Knowledge and Insight
This course will give students the opportunity to gain deep insight into a computer program's performance -- why it might be slow, how to analyze bottlenecks, how to break down each layer of the software/system stack and understand how it contributes to the program's end performance. Furthermore, students will understand specifically why managed languages that run on top of a runtime environment are more complicated to analyze and evaluate than native languages. Students will have a deep understanding of how the memory subsystem contributes to performance. Students will also know the practical usage of computer architecture simulators.

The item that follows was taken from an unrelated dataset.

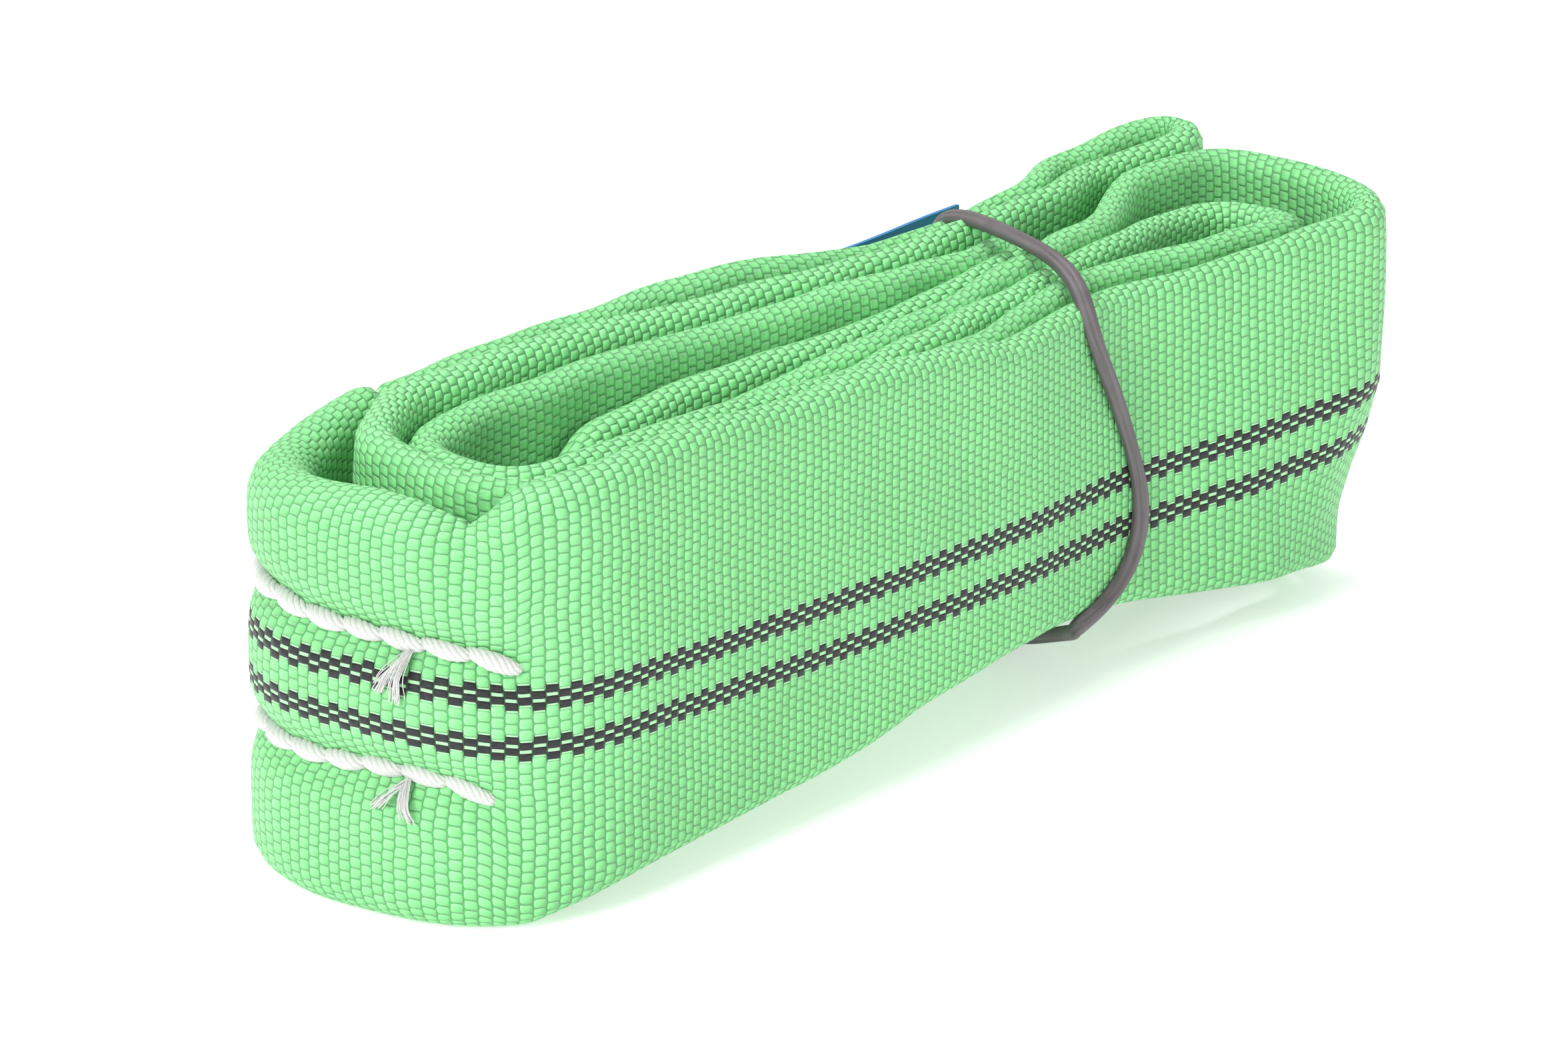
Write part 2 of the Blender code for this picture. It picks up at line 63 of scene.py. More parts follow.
# --- Route of the sleeve ------------------------------------------------------------------------
BUNDLE_LENGTH = 197 * MM
SLEEVE_WIDTH = 62 * MM         # flat width of the sleeve
LEG_THICKNESS = 5.4 * MM       # one leg, where nothing presses on it
JOINT_THICKNESS = 10 * MM
SPACE = 0.35 * MM              # between two legs
BUNDLE_SHIFT = (0.352 * MM, -0.888 * MM)  # from the route's own middle to the frame's origin
FOOT_LEAN = (0.643, -0.766)    # direction in which the outer right loop's foot is drawn in
HEM_WIDTH = 8 * MM             # sewn part of the label
LABEL_LOW = SLEEVE_WIDTH * 0.88 - 50 * MM  # the label's lower edge above the floor
# Places along the bundle are shares of its length, from -0.5 at the joint to 0.5
BEND_START = -0.322
BAND_PLACE = 0.195
HEM_PLACE = -0.07
STATIONS = (BEND_START, -0.05, 0.07, BAND_PLACE, 0.297, 0.358)
# A leg's thickness, top edge and lower edge along the bundle, as shares
SQUEEZE = ((-0.5, 1.0), (BEND_START, 1.0), (-0.05, 0.93), (0.07, 0.85), (BAND_PLACE, 0.76),
           (0.297, 0.8), (0.358, 0.84), (0.5, 0.88))
TOP = ((-0.5, 0.99), (BEND_START, 1.0), (-0.05, 0.985), (BAND_PLACE, 0.96), (0.5, 0.92))
RISE = ((-0.5, 0.0), (-0.456, 0.0), (-0.405, 0.036), (-0.355, 0.06), (-0.29, 0.075), (-0.206, 0.092),
        (-0.122, 0.112), (-0.036, 0.16), (0.09, 0.192), (0.167, 0.174), (0.27, 0.137), (0.36, 0.105),
        (0.43, 0.074), (0.5, 0.04))
RISE_FADE = 0.2                # how fast the lower edges come down behind the front leg

# Heights above the floor, as (distance along the route, height) in mm
ROW_LINES = (
    ((0, 21.3), (41, 21.2), (47.5, 21.8), (53.5, 21.6), (58.5, 20.6), (63, 18.6), (70, 17)),
    ((0, 41.4), (33.5, 41.8), (38, 41), (50, 40.5), (55.5, 40.0), (61, 39.0), (66, 37.2), (73, 35.5)),
)
ROW_ENDS = (63 * MM, 66 * MM)
STRIPE_LINE = ((0, 35.4), (48, 35.4), (54.5, 35.0), (60, 34.2), (66, 33.3), (85, 32.9), (96, 32.4),
               (118, 31.8), (152, 30.8), (165, 30.2), (181, 29.5), (199, 29.6), (219, 30.4),
               (235, 31.1), (262, 31.0), (1300, 31.0), (1340, 35.4))
# What the top edge adds to its plain height, and how far the joint bulges outwards, in mm
TOP_LINE = ((0, 0.9), (8, -0.8), (16, -2.0), (35, -1.2), (46, -1.0), (52, -1.6), (57, -3.0), (60, -4.2),
            (62.5, -2.8), (66, 0.4), (73, 1.8), (94, 1.9), (115, 0.7), (131, 0.8), (156, -1.2), (164, -2.6),
            (176, -2.4), (188, -2.4), (203, -2.0), (218, -0.8), (233, -0.2), (245, 1.4), (262, 2.5),
            (290, 2.9), (330, 0.7), (400, 0), (1110, 0), (1135, 2.2), (1160, 3.5), (1205, 3.5),
            (1228, 3.2), (1245, 0.8), (1265, -0.2), (1290, 0.7), (1320, 0.5), (1345, 1.2), (1360, 1.4))
BULGE_LINE = ((-10, 0), (4, 1.4), (17, 2.4), (27, 2.6), (35, 1.8), (43, 0.7), (50, 0.2), (56, 0))
# Front run of the rubber band, from below: x, height and how far it cuts in, in mm
BAND_FRONT = ((24.5, 10.6, 1.6), (29.2, 11.4, 0.6), (35.4, 12.8, 0), (39.6, 16.2, 0), (41.7, 20.4, 0),
              (42.1, 25.1, 0), (40.9, 30.0, 0), (39.0, 35.2, 0), (35.6, 42.9, 0), (32.9, 47.6, 0.1),
              (30.2, 51.9, -0.3), (28.0, 55.2, -0.3))
# Each leg at the stations: distance from the middle in leg pitches, and dip of its top edge
LEGS = {
    "a_front": ((-4.3, -4.69, -4.85, -4.67, -5.29, -5.38), (0, 0, 0, 0, 0, 0)),
    "b_front": ((-3.1, -3.61, -3.8, -3.67, -4.03, -4.09), (0.07, 0.045, 0.05, 0.02, 0, 0)),
    "c_front": ((-2.03, -2.58, -2.77, -2.67, -1.93, -1.05), (0.05, 0.055, 0.03, 0.01, 0.01, 0.015)),
    "d_front": ((None, -1.55, -1.72, -1.67, -0.8, 0.75), (None, 0.075, 0.04, 0, 0, 0)),
    "d_back": ((None, -0.19, -0.61, -0.67, None, None), (None, 0.08, 0.05, 0.01, None, None)),
    "c_back": ((2.03, 1.12, 0.48, 0.42, None, None), (0.03, 0.02, 0.01, 0, None, None)),
    "b_back": ((3.1, 2.36, 1.74, 1.57, 1.33, 1.98), (-0.02, 0, 0, 0, 0, 0)),
    "a_back": ((4.3, 3.85, 3.13, 2.59, 2.43, 3.13), (0.05, 0.01, 0, 0, 0, 0)),
}
# Each bend: start, front and back leg in pitches, reach, squareness, dips at front, middle and back
LEFT_BENDS = {
    "a": (BEND_START, -4.3, 4.3, None, 0.8, (0, 0, 0.05)),
    "b": (BEND_START, -3.1, 3.1, 3.3, 0.85, (0.07, 0, -0.02)),
    "c": (BEND_START, -2.03, 2.03, 2.2, 0.9, (0.05, 0.02, 0.03)),
    "d": (-0.23, -1.2, 0.7, 1.4, 0.95, (0.13, 0.08, 0.13)),
}
RIGHT_BENDS = {
    "a_front": (0.4, -5.35, 0.95, 3.15, 0.64, (0, 0.01, 0)),
    "b_front": (0.392, -4.05, -0.95, 1.35, 0.85, (0, 0.01, 0.02)),
    "d_back": (0.204, -0.66, 0.63, 0.76, 1.0, (0, 0, 0)),
    "b_back": (0.465, 1.68, 3.08, None, 1.0, (0, 0, 0)),
}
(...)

Application of knowledge and insight
After successful completion of this course, students will know how to design their own performance experiments, and how to summarize, aggregate, and present results. Students will also be able to make changes in their program's memory access pattern to obtain improved memory efficiency. Furthermore, students will be able to analyze the sources of inefficient code using hardware performance counters, and analyze the sources of limited scalability in parallel programs.

Development of judgment
After successful completion of this course, sutdents will be able to evaluate how a program accesses memory, whether efficiently or not, and will be able to evaluate the scalability of parallel applications.

Communication skills
This course will develop students' ability to present meaningful and comprehensive experimental results in the form of graphs, and to be able to analyze the meaning of the results.

Learning skills
This course gives students a system-level view of the computer, across the software stack. Thus, students will have a deep understanding of how a program gets executed, and what layers affect its overall performance. This will enable students to more insightfully write efficient computer programs, taking the memory system into account, and understanding the ramifications of choosing a managed language. Furthermore, students will have learned how to analyze the computer program's behavior in detail in order to inform optimization.